Ever since the introduction of HR 1207, Rep. Ron Paul’s bill that calls for an audit of the Federal Reserve System that has 308 co-sponsors in the House of Representatives, Federal Reserve officials have tried a variety of tactics to prevent passage. As of this moment, they may have succeeded.

Such an audit, if it gains congressional approval, would almost certainly include auditing the U.S. government’s gold reserves and trading activities.

The Financial Services Committee began hearings on this bill in late September. Committee Chairman Barney Frank assigned it to the Domestic Monetary Policy and Technology Subcommittee. The subcommittee chair, Rep. Mel Watt, D-NC,, whose district includes the headquarters of Bank of America (the largest U.S. lender regulated by the Federal Reserve), has amended the bill, according to Rep. Paul, to eliminate “just about everything.”

A spokesman for Rep. Watt declined to comment on this development and explained that the congressman would not be available for interviews on this issue. Rep. Paul said he intends to introduce an amendment when the bill is being considered on the House floor to restore the bill’s original language. In light of the number of co-sponsors in the House, this might save the bill, at least until it gets to the Senate.

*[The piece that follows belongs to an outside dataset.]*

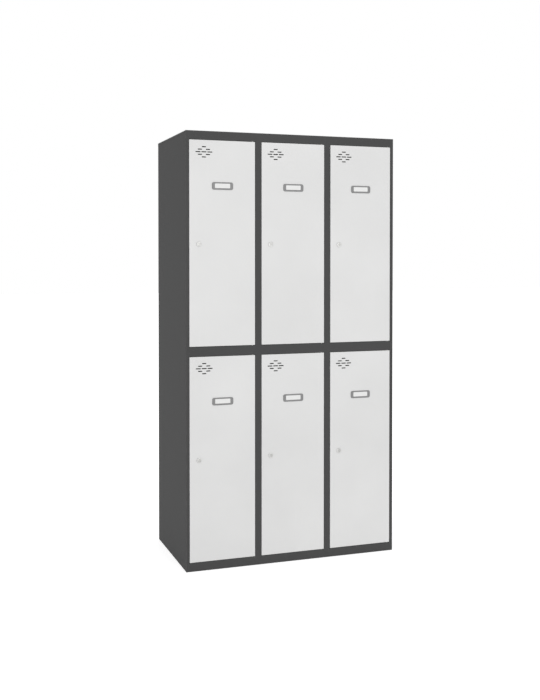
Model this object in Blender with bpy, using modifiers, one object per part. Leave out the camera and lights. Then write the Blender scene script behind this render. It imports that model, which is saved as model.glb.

The Senate version is S. 604. It has only 30 co-sponsors, so Senate support of Rep. Paul’s legislation is not as strong as it is in the House. There is a competing bill in the Senate called the Federal Reserve Accountability Act, which was probably sponsored by Fed allies. This bill, S. 1803, could be maneuvered to displace H.R. 1207 should it be restored to its original language as it comes out of the House.

Last week, I stuck my neck out to make a short-term prediction. I explained that the recent pattern of gold trading in a week when options expired and the U.S. Treasury sold a large quantity of debt was for gold prices to be driven down until Thursday afternoon. Once the final Treasury auction closed on Thursday, I reasoned, the pattern was for gold to quickly climb back up to its pre-suppression levels. In my mind, I expected the price of gold to start climbing Thursday afternoon and get back to its level of a week earlier on Friday.

Making short-term predictions is fraught with danger, though the pattern in the past week has pretty much repeated the experience of recent months. The price of gold got all the way down to $1,023 at the low point last week. The price actually started to climb Thursday morning, rebounding all the way to $1,049 in Asian markets overnight. The gold market was poised to rise again Friday morning, but was sidetracked by investors worried by the significant drop in the U.S. stock market. The U.S. price closed about $1,040 that day.

On Nov. 2, however, the recovery finally got back up to levels I expected last Friday. The U.S. markets are still open as I write this, but gold has been over $1,060 several times today. I think there is a substantial prospect for gold to finally breech and hold the $1,070 level in the near term, maybe even this week. Once this occurs, it should be easy for the price to climb above $1,100.

CIT Group, Inc., filed for Chapter 11 bankruptcy reorganization on Nov. 1. One notable loser from this event is the U.S. taxpayer, with all $2.3 billion of the federal bailout money previously advanced to the company expected to be wiped out. CIT is not exactly a household name, but it provides financing to almost a million small- to medium-sized businesses. There are thousands of U.S. wholesalers and retailers who depend on CIT every year to finance their inventory for the Christmas selling season. This bankruptcy filing could jeopardize retail operations for the rest of 2009 and beyond.